# [Problem statement]
Restate each of the lines given below, word for word.

# [Dataset excerpt]
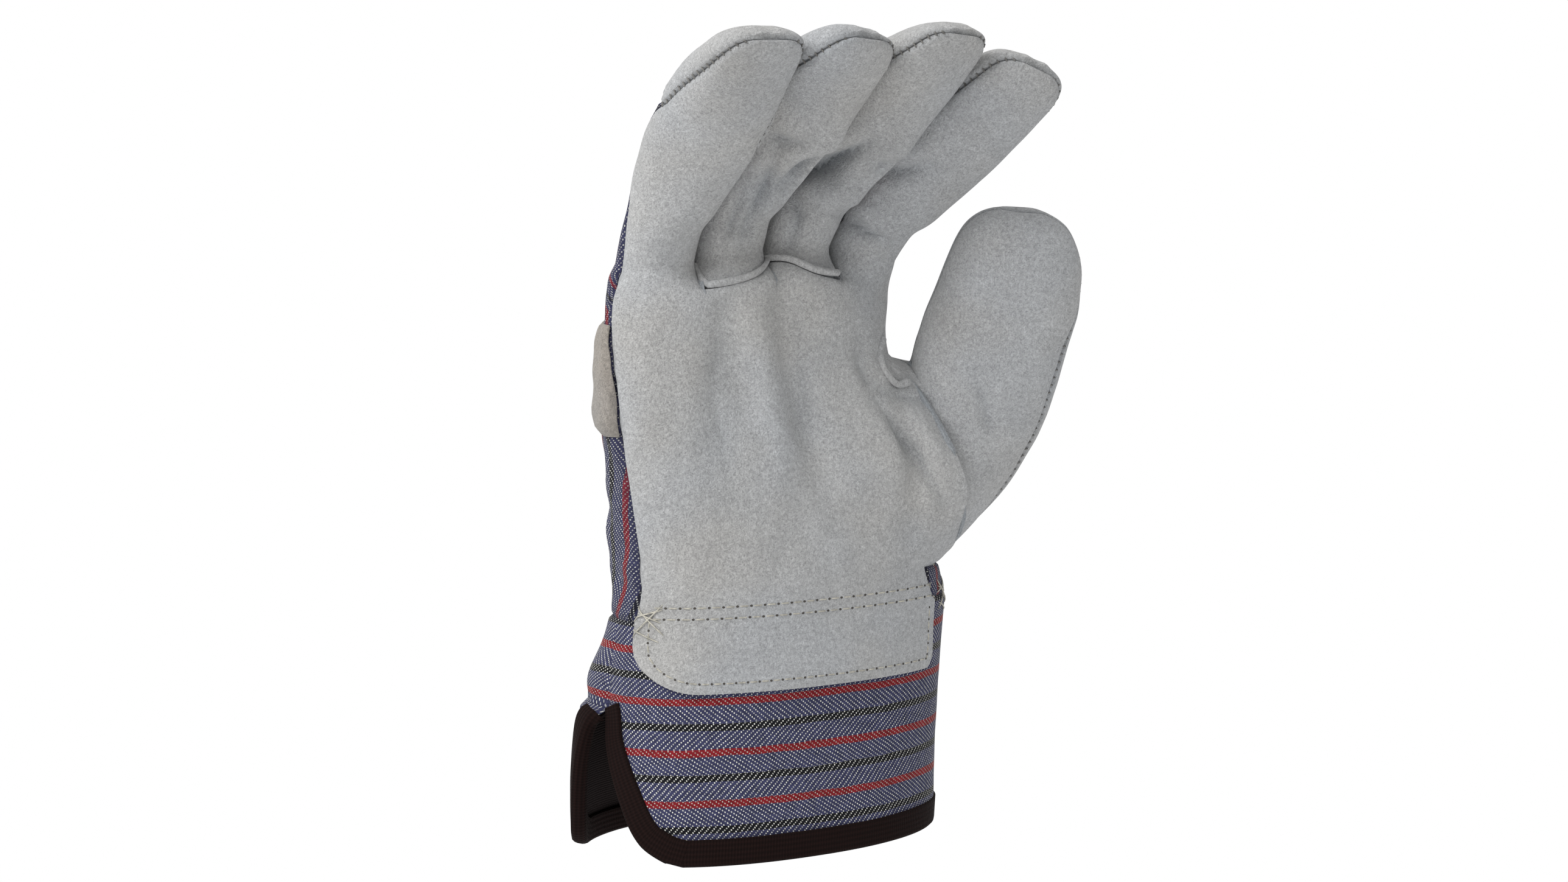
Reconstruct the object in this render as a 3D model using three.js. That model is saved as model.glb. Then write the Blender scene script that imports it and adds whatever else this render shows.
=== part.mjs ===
// A rigger's work glove for the right hand, filled out as if worn: fingers up (+Z) and curled forwards,
// palm facing -Y, thumb towards +X. The origin is the middle of the cuff's mouth. Lengths are in millimetres.
// Front and back of the hand are two faces of one form, which meet along the side seams; each leather or
// cloth panel is a patch of that form with its own wall thickness.
import * as THREE from 'three';

// Driving dimensions
const CUFF_LENGTH = 69;
const MOUTH_HALF_WIDTH = 58;
const MOUTH_HALF_DEPTH = 34;
const WRIST_HALF_WIDTH = 57;
const WRIST_HALF_DEPTH = 27;
const WRIST_SHIFT = 7.5;
const PALM_LENGTH = 106;
const KNUCKLE_HALF_WIDTH = 45;
const KNUCKLE_HALF_DEPTH = 18;
const THUMB_CROTCH_HEIGHT = 77;
const THUMB_FOOT_HEIGHT = 10;
const THUMB_LENGTH = 106;
const THUMB_HALF_WIDTH = 22.5;
const THUMB_HALF_DEPTH = 13;
const FINGER_CURL = 1;

const LEATHER = 1.6;
const CANVAS = 1.2;
const LINING = 0.9;
const SEAM_GAP = 0.8;
const LAYER_GAP = 0.7;
const BRAID_GAP = 1.3;
const BRAID_GAP_INSIDE = 1.45;
const EDGE_BEVEL = 0.5;
const MOST_MITRE = 2.2;
const WELT_GAP = 0.9;
const WRIST_GAP = 1.1;

const FLAP_DROP = 20.5;
const FLAP_CORNER = 17;
const SLIT_HEIGHT = 44;
const SLIT_FLARE = 6.5;
// The flare beside the slit, by shares: of a half wave over the slit's height, and backwards
const SLIT_OPENING = 0.85;
const FLARE_BACKWARDS = 0.5;
const CUFF_SWELL = 19;
const CUFF_SWELL_HEIGHT = 49;
const CUFF_SWELL_REACH = 11;
const BINDING_WIDTH = 8.5;
const BINDING_THICKNESS = 0.9;
const WELT_WIDTH = 2.6;
const WELT_HEIGHT = 1.4;
const STRAP_LIFT = LAYER_GAP + LEATHER;
const CUFF_LIFT = -(LEATHER + LAYER_GAP);
const BACK_RAMP = 14;

// Facets round one face of a finger, and rows along a finger, the thumb and the cuff
const FINGER_FACETS = 6;
const FINGER_ROWS = 11;
const THUMB_ROWS = 13;
const THUMB_SIDE_ROWS = 8;
const CUFF_FACETS = 36;
// How much closer the rows stand towards a tip
const FINGER_ROW_CROWDING = 0.8;
const THUMB_ROW_CROWDING = 0.45;
const SEAM_ROW_PLACE = 0.6;

// Palm sections, up the hand. width and depths are shares of the size blended from wrist to knuckles;
// shift moves the section to the thumb side, in WRIST_SHIFTs; seam turns the little finger's side seam to
// the front, in degrees; cup sinks the middle of the palm, in knuckle half depths.
const PALM_SECTIONS = [
  { up: 0.0, width: 1.0, shift: 1.0, seam: 17, front: 1.0, back: 1.0, cup: 0.0 },
  { up: 0.12, width: 0.96, shift: 0.8, seam: 16, front: 1.03, back: 0.93, cup: 0.05 },
  { up: 0.35, width: 0.99, shift: 0.45, seam: 13, front: 1.12, back: 0.92, cup: 0.22 },
  { up: 0.6, width: 0.98, shift: -0.22, seam: 10, front: 1.05, back: 1.0, cup: 0.25 },
  { up: 0.76, width: 0.965, shift: -0.56, seam: 6, front: 1.0, back: 1.06, cup: 0.15 },
  { up: 0.9, width: 1.0, shift: -0.45, seam: 1, front: 0.97, back: 1.03, cup: 0.06 },
  { up: 1.0, width: 1.02, shift: -0.1, seam: 0, front: 0.9, back: 1.0, cup: 0.0 },
];

// Where the fingers part, across the hand from little finger to thumb side; up is a share of PALM_LENGTH.
const KNUCKLE_LINE = [
  { across: -1.0, up: 0.95 },
  { across: -0.5, up: 0.98 },
  { across: 0.0, up: 1.01 },
  { across: 0.5, up: 1.0 },
  { across: 1.0, up: 0.95 },
];

// Fingers. pitch is the forward curl at the base, middle and tip; lean is towards the thumb side; roll
// turns the flat of the finger towards the little finger's side, in its middle and at its tip.
const FINGERS = [
  {
    name: 'little', length: 88, halfWidth: 15.2, halfDepth: 8.5,
    pitch: [20, 41, 62], lean: [2, 6.6, 0], roll: [37, 0],
  },
  {
    name: 'ring', length: 88, halfWidth: 14.8, halfDepth: 8.5,
    pitch: [18, 45, 60], lean: [4.5, 11.3, 9], roll: [37, 0],
  },
  {
    name: 'middle', length: 91, halfWidth: 15, halfDepth: 8.5,
    pitch: [19, 46, 60], lean: [8, 15.5, 12], roll: [37, 0],
  },
  {
    name: 'index', length: 84, halfWidth: 15, halfDepth: 9.2,
    pitch: [28, 47, 55], lean: [16, 20, 11], roll: [30, 22],
  },
];

// Finger sections, from the knuckle line to the tip: shares of the finger's own half width and depth.
const FINGER_SECTIONS = [
  { up: 0.0, width: 0.74, depth: 1.35, roll: 0.0 },
  { up: 0.15, width: 0.75, depth: 1.18, roll: 0.62 },
  { up: 0.3, width: 0.9, depth: 1.03, roll: 1.0 },
  { up: 0.5, width: 1.0, depth: 1.0, roll: 1.0 },
  { up: 0.75, width: 0.96, depth: 1.0, roll: 1.0 },
  { up: 1.0, width: 0.87, depth: 1.0, roll: 1.0 },
];
// Where the width and the depth of a fingertip and the thumb's tip begin to round off, and how squarely.
const TIP_ROUND = { from: 0.84, squareness: 3.6 };
const TIP_TAPER = { from: 0.6, squareness: 2 };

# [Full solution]
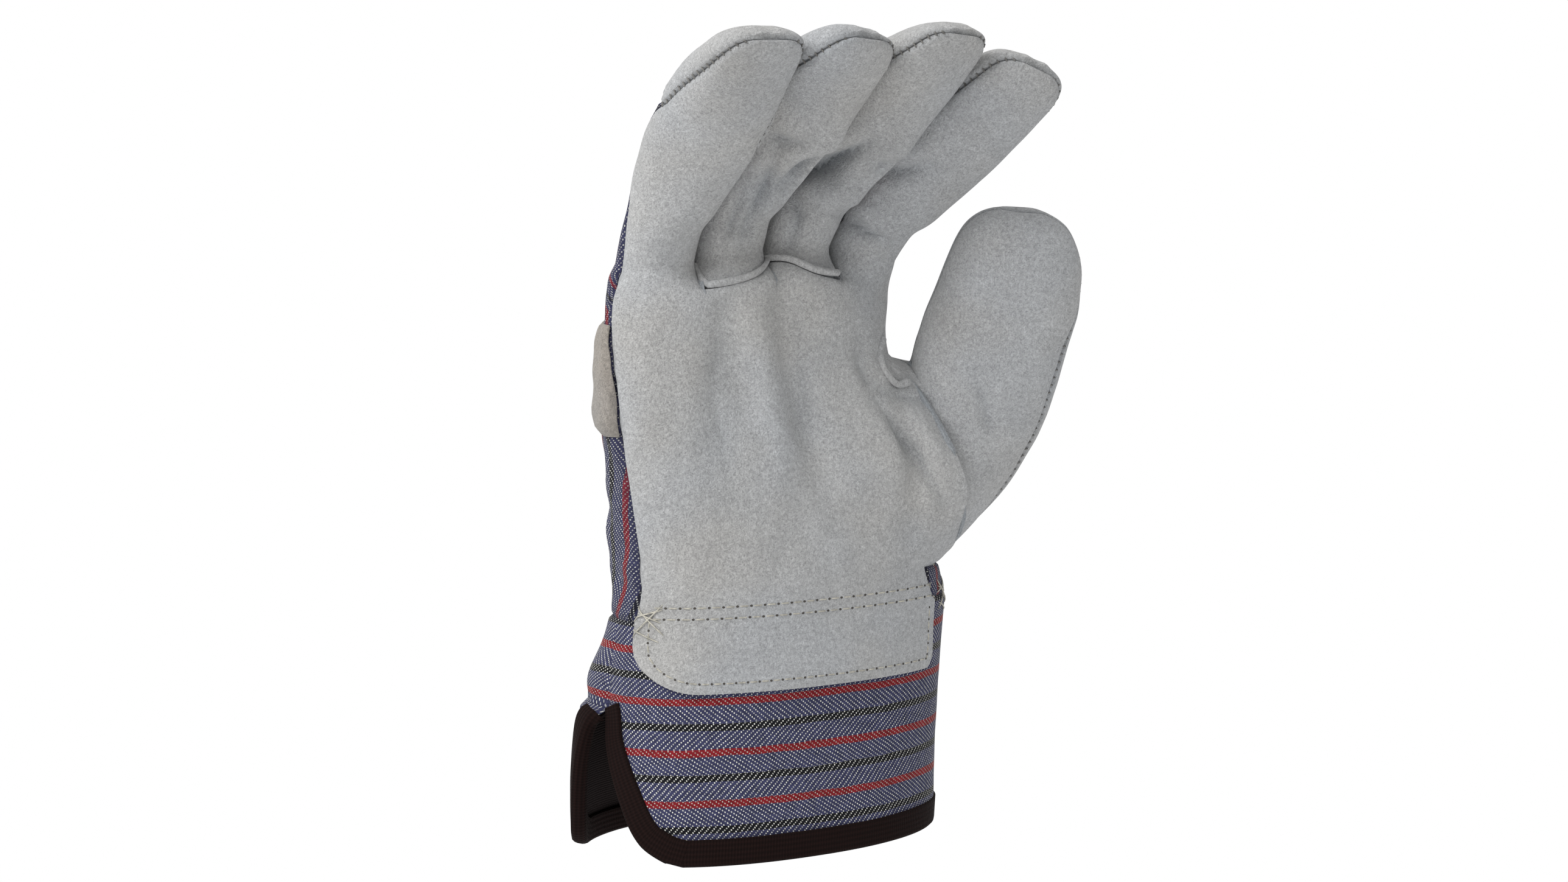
Reconstruct the object in this render as a 3D model using three.js. That model is saved as model.glb. Then write the Blender scene script that imports it and adds whatever else this render shows.
=== part.mjs ===
// A rigger's work glove for the right hand, filled out as if worn: fingers up (+Z) and curled forwards,
// palm facing -Y, thumb towards +X. The origin is the middle of the cuff's mouth. Lengths are in millimetres.
// Front and back of the hand are two faces of one form, which meet along the side seams; each leather or
// cloth panel is a patch of that form with its own wall thickness.
import * as THREE from 'three';

// Driving dimensions
const CUFF_LENGTH = 69;
const MOUTH_HALF_WIDTH = 58;
const MOUTH_HALF_DEPTH = 34;
const WRIST_HALF_WIDTH = 57;
const WRIST_HALF_DEPTH = 27;
const WRIST_SHIFT = 7.5;
const PALM_LENGTH = 106;
const KNUCKLE_HALF_WIDTH = 45;
const KNUCKLE_HALF_DEPTH = 18;
const THUMB_CROTCH_HEIGHT = 77;
const THUMB_FOOT_HEIGHT = 10;
const THUMB_LENGTH = 106;
const THUMB_HALF_WIDTH = 22.5;
const THUMB_HALF_DEPTH = 13;
const FINGER_CURL = 1;

const LEATHER = 1.6;
const CANVAS = 1.2;
const LINING = 0.9;
const SEAM_GAP = 0.8;
const LAYER_GAP = 0.7;
const BRAID_GAP = 1.3;
const BRAID_GAP_INSIDE = 1.45;
const EDGE_BEVEL = 0.5;
const MOST_MITRE = 2.2;
const WELT_GAP = 0.9;
const WRIST_GAP = 1.1;

const FLAP_DROP = 20.5;
const FLAP_CORNER = 17;
const SLIT_HEIGHT = 44;
const SLIT_FLARE = 6.5;
// The flare beside the slit, by shares: of a half wave over the slit's height, and backwards
const SLIT_OPENING = 0.85;
const FLARE_BACKWARDS = 0.5;
const CUFF_SWELL = 19;
const CUFF_SWELL_HEIGHT = 49;
const CUFF_SWELL_REACH = 11;
const BINDING_WIDTH = 8.5;
const BINDING_THICKNESS = 0.9;
const WELT_WIDTH = 2.6;
const WELT_HEIGHT = 1.4;
const STRAP_LIFT = LAYER_GAP + LEATHER;
const CUFF_LIFT = -(LEATHER + LAYER_GAP);
const BACK_RAMP = 14;

// Facets round one face of a finger, and rows along a finger, the thumb and the cuff
const FINGER_FACETS = 6;
const FINGER_ROWS = 11;
const THUMB_ROWS = 13;
const THUMB_SIDE_ROWS = 8;
const CUFF_FACETS = 36;
// How much closer the rows stand towards a tip
const FINGER_ROW_CROWDING = 0.8;
const THUMB_ROW_CROWDING = 0.45;
const SEAM_ROW_PLACE = 0.6;

// Palm sections, up the hand. width and depths are shares of the size blended from wrist to knuckles;
// shift moves the section to the thumb side, in WRIST_SHIFTs; seam turns the little finger's side seam to
// the front, in degrees; cup sinks the middle of the palm, in knuckle half depths.
const PALM_SECTIONS = [
  { up: 0.0, width: 1.0, shift: 1.0, seam: 17, front: 1.0, back: 1.0, cup: 0.0 },
  { up: 0.12, width: 0.96, shift: 0.8, seam: 16, front: 1.03, back: 0.93, cup: 0.05 },
  { up: 0.35, width: 0.99, shift: 0.45, seam: 13, front: 1.12, back: 0.92, cup: 0.22 },
  { up: 0.6, width: 0.98, shift: -0.22, seam: 10, front: 1.05, back: 1.0, cup: 0.25 },
  { up: 0.76, width: 0.965, shift: -0.56, seam: 6, front: 1.0, back: 1.06, cup: 0.15 },
  { up: 0.9, width: 1.0, shift: -0.45, seam: 1, front: 0.97, back: 1.03, cup: 0.06 },
  { up: 1.0, width: 1.02, shift: -0.1, seam: 0, front: 0.9, back: 1.0, cup: 0.0 },
];

// Where the fingers part, across the hand from little finger to thumb side; up is a share of PALM_LENGTH.
const KNUCKLE_LINE = [
  { across: -1.0, up: 0.95 },
  { across: -0.5, up: 0.98 },
  { across: 0.0, up: 1.01 },
  { across: 0.5, up: 1.0 },
  { across: 1.0, up: 0.95 },
];

// Fingers. pitch is the forward curl at the base, middle and tip; lean is towards the thumb side; roll
// turns the flat of the finger towards the little finger's side, in its middle and at its tip.
const FINGERS = [
  {
    name: 'little', length: 88, halfWidth: 15.2, halfDepth: 8.5,
    pitch: [20, 41, 62], lean: [2, 6.6, 0], roll: [37, 0],
  },
  {
    name: 'ring', length: 88, halfWidth: 14.8, halfDepth: 8.5,
    pitch: [18, 45, 60], lean: [4.5, 11.3, 9], roll: [37, 0],
  },
  {
    name: 'middle', length: 91, halfWidth: 15, halfDepth: 8.5,
    pitch: [19, 46, 60], lean: [8, 15.5, 12], roll: [37, 0],
  },
  {
    name: 'index', length: 84, halfWidth: 15, halfDepth: 9.2,
    pitch: [28, 47, 55], lean: [16, 20, 11], roll: [30, 22],
  },
];

// Finger sections, from the knuckle line to the tip: shares of the finger's own half width and depth.
const FINGER_SECTIONS = [
  { up: 0.0, width: 0.74, depth: 1.35, roll: 0.0 },
  { up: 0.15, width: 0.75, depth: 1.18, roll: 0.62 },
  { up: 0.3, width: 0.9, depth: 1.03, roll: 1.0 },
  { up: 0.5, width: 1.0, depth: 1.0, roll: 1.0 },
  { up: 0.75, width: 0.96, depth: 1.0, roll: 1.0 },
  { up: 1.0, width: 0.87, depth: 1.0, roll: 1.0 },
];
// Where the width and the depth of a fingertip and the thumb's tip begin to round off, and how squarely.
const TIP_ROUND = { from: 0.84, squareness: 3.6 };
const TIP_TAPER = { from: 0.6, squareness: 2 };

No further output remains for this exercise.